** start **
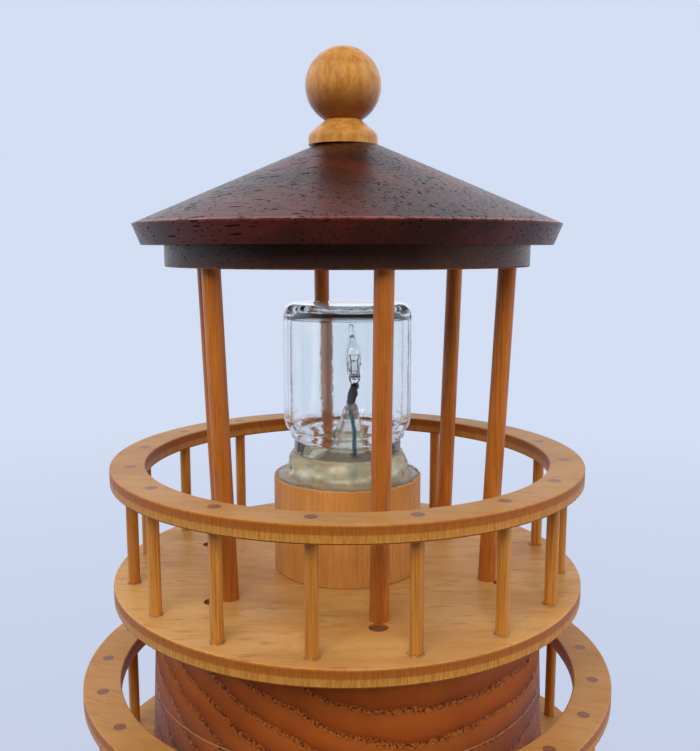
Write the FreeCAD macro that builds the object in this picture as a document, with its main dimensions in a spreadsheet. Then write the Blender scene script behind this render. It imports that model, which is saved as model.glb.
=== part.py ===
import FreeCAD, Part
import math
import os
import Sketcher
from FreeCAD import Placement, Rotation, Vector

# Wooden model lighthouse with a lamp in its lantern room.
# Millimetres and degrees. +Z is up, the origin is the middle of the underside, and the front is -Y.
# Angles around the tower are counted from the front, positive towards +X.

SIZES = {
    # Base
    "felt_thickness": 2,
    "felt_radius": 158,
    "plinth_radius": 166,
    "plinth_thickness": 24,
    "plinth_edge_rounding": 8,
    "wire_bore_radius": 7,
    "wire_channel_width": 12,
    "wire_channel_depth": 16,
    # Tower of stacked boards
    "board_thickness": 50,
    "board_count": 8,
    "tower_top_radius": 107.4,
    "watch_room_taper": 0.044,
    "shoulder_drop": 119,
    "shoulder_radius": 118,
    "lower_taper": 0.115,
    # Plywood decks and rails
    "ply_thickness": 9,
    "ply_edge_rounding": 0.8,
    "rail_top_above_deck": 64,
    "baluster_radius": 3.15,
    "baluster_sink": 5,
    "glue_clearance": 0.05,
    "upper_deck_radius": 129.5,
    "upper_rail_inner_radius": 111,
    "upper_baluster_circle": 118.7,
    "upper_baluster_count": 16,
    "upper_baluster_phase": -7.6,
    "lower_deck_radius": 147.5,
    "lower_rail_inner_radius": 127.6,
    "lower_baluster_circle": 137.5,
    "lower_baluster_count": 22,
    "lower_baluster_phase": -5.5,
    # Lantern roof, which stands on six posts
    "post_radius": 4.75,
    "post_count": 6,
    "post_foot_circle": 80,
    "post_splay": 7,
    "post_phase": 11,
    "post_sink": 6,
    "locating_hole_circle": 88.7,
    "locating_hole_phase": 9.5,
    "locating_hole_depth": 1.5,
    "roof_plate_underside": 168.6,
    "roof_plate_thickness": 11.2,
    "roof_plate_radius": 97.7,
    "eave_underside_radius": 109.5,
    "eave_radius": 113.9,
    "eave_height": 10.8,
    "roof_flat_radius": 17,
    "roof_height": 52.8,
    # Finial, set slightly off the roof's centre
    "finial_offset": -2.2,
    "tenon_radius": 4.75,
    "tenon_length": 24,
    "finial_base_radius": 18.6,
    "finial_base_side": 5.5,
    "finial_base_height": 13.2,
    "finial_base_rounding": 4,
    "finial_neck_radius": 9.6,
    "finial_ball_height": 30.8,
    "finial_ball_radius": 20.2,
    # Lamp
    "pedestal_radius": 41.2,
    "pedestal_height": 53,
    "pedestal_edge_rounding": 0.8,
    "jar_radius": 35.4,
    "jar_neck_radius": 29.8,
    "jar_rim_radius": 31.4,
    "jar_wall": 4.2,
    "jar_floor": 5,
    "jar_height": 95.5,
    "jar_rim_height": 9,
    "jar_rim_slope": 2,
    "jar_neck_height": 21,
    "jar_shoulder_height": 33,
    "jar_corner_rounding": 6,
    "jar_glue_outer_radius": 40.4,
    "jar_glue_height": 8.5,
    "jar_glue_foot_height": 3.2,
    "jar_glue_slope": 1.5,
    "wire_glue_radius": 15,
    "wire_glue_height": 41,
    "bulb_offset": 1.8,
    "bulb_radius": 4,
    "bulb_wall": 0.5,
    "bulb_foot": 2,
    "bulb_bottom": 107,
    "bulb_straight": 18,
    "bulb_tip": 138,
    "bulb_tip_length": 5,
    "bulb_tip_radius": 1.2,
    "lead_radius": 0.3,
    "lead_spread": 1.5,
    "filament_height": 119,
    "sleeve_radius": 1.9,
    "sleeve_bottom": 92.5,
    "sleeve_top": 103.5,
    "wire_radius": 0.55,
    "wire_spacing": 1.3,
    # Cord inlet at the back of the plinth
    "grommet_radius": 5.5,
    "grommet_flange_radius": 7.4,
    "grommet_bore_radius": 3.2,
    "grommet_length": 14,
    "grommet_flange_thickness": 2.5,
    "grommet_recess": 0.2,
}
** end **
- **Work to be completed**
In this exercise, copy only the lines from the opening line of the material through the line where "# Angles around" appears.

- **Written answer**
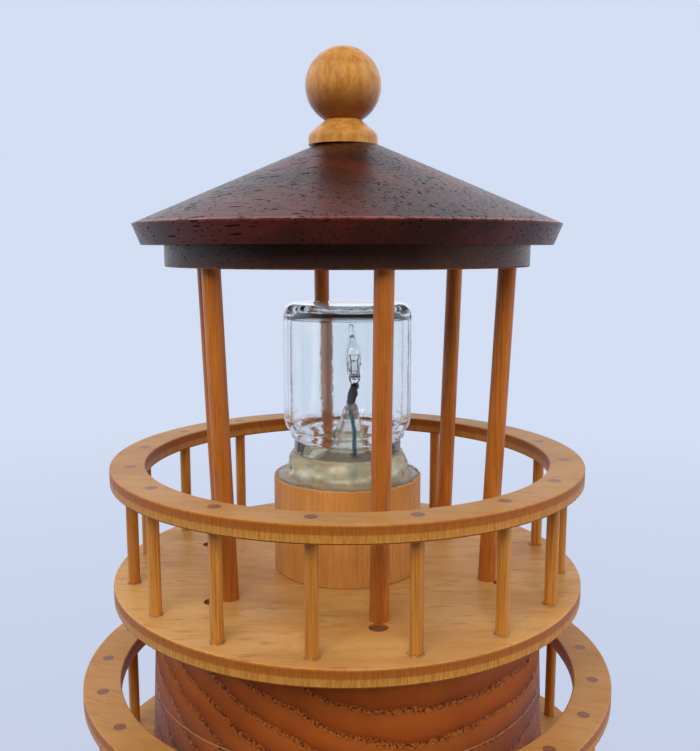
Write the FreeCAD macro that builds the object in this picture as a document, with its main dimensions in a spreadsheet. Then write the Blender scene script behind this render. It imports that model, which is saved as model.glb.
=== part.py ===
import FreeCAD, Part
import math
import os
import Sketcher
from FreeCAD import Placement, Rotation, Vector

# Wooden model lighthouse with a lamp in its lantern room.
# Millimetres and degrees. +Z is up, the origin is the middle of the underside, and the front is -Y.
# Angles around the tower are counted from the front, positive towards +X.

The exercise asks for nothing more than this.